Biophysical Journal, Volume 71, Issue 4, 2138-2143, 1 October 1996
doi:10.1016/S0006-3495(96)79414-6
Research Article
J.E. Hansen, D.G. Steel and A. Gafni
University of Michigan, Institute of Gerontology, Ann Arbor, 48109–2007 USA.
Azurin, a blue copper protein from the bacterial species Pseudomonas aeruginosa, contains a single tryptophan residue. Previous fluorescence measurements indicate that this residue is highly constrained and unusually inaccessible to water. In the apoprotein this residue also possesses a long-lived room-temperature phosphorescence (RTP), the nonexponential decay of which can be resolved into two major components associated with lifetimes of 417 and 592 ms, which likely originate from at least two conformations of the protein. The relative weights of these two decay components change with pH in good correlation with a change in protonation of His-35, which has been studied in Cu(II) azurin. Interestingly, the structural changes characterized in earlier work have little effect on the fluorescence decay and appear to occur away from the tryptophan residue.
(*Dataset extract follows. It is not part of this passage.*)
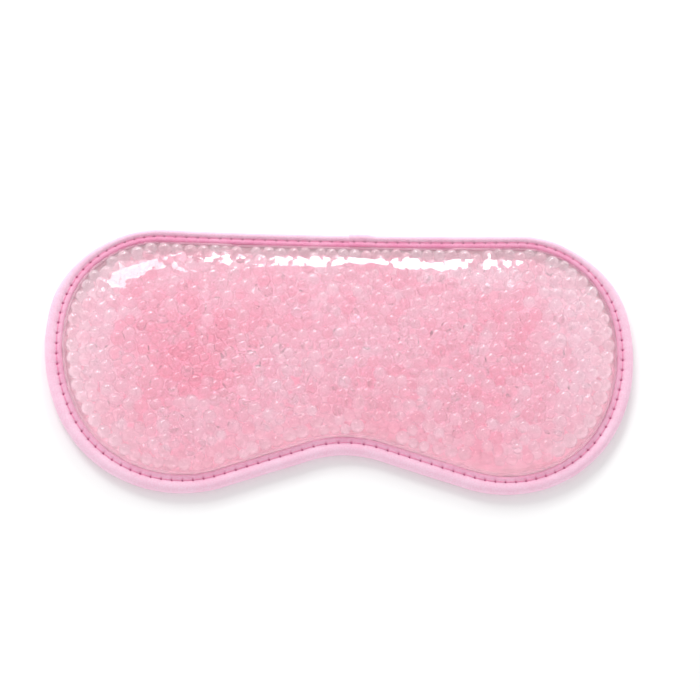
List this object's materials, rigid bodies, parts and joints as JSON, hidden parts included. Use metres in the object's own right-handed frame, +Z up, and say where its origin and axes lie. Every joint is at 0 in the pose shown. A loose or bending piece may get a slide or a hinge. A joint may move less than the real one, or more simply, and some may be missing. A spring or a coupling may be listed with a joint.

However, in the present work, the two RTP lifetimes suggest conformations with different structural rigidities in the vicinity of the tryptophan residue. The active conformation that predominates below a pH of 5.6 has the shorter lifetime and is less rigid. Phosphorescence decays of several metal derivatives of azurin were also measured and revealed strong similarities to that of apoazurin, indicating that the structural constraints upon the metal-binding site are imposed predominately by the protein.